The case grew out of a protest by a few janitors. The janitors worked in a building with multiple tenants, including a radio station, KGO Radio. A separate company, Harvest Properties, managed the building. Harvest contracted with a third company, Preferred Building Services, for janitorial work. Preferred then subcontracted with a fourth company, Ortiz Janitorial Services. Ortiz directly employed the janitors.
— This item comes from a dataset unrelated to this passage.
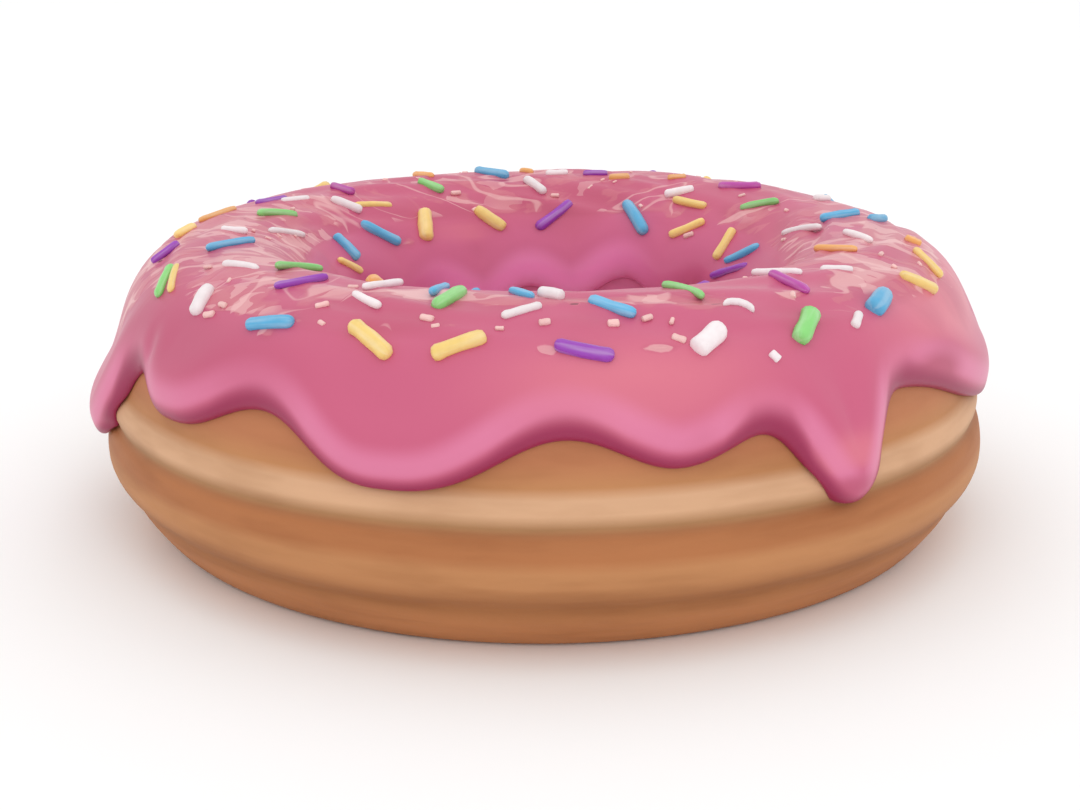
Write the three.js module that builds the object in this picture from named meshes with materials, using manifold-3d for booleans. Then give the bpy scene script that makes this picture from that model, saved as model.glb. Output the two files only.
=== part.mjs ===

Unhappy with their working conditions—and egged on by a local chapter of the SEIU—the janitors set up picket lines outside the building. They patrolled back and forth, carried signs, and handed out leaflets. The signs mentioned only Preferred, which the janitors considered their joint employer (along with Ortiz). But the leaflets also targeted KGO Radio. They called on KGO Radio to accept its “corporate responsibility” for their working conditions. Afterward, the local SEIU president met with Harvest’s building manager. The president told the manager that the janitors would “keep showing up” until Harvest did something about their working conditions.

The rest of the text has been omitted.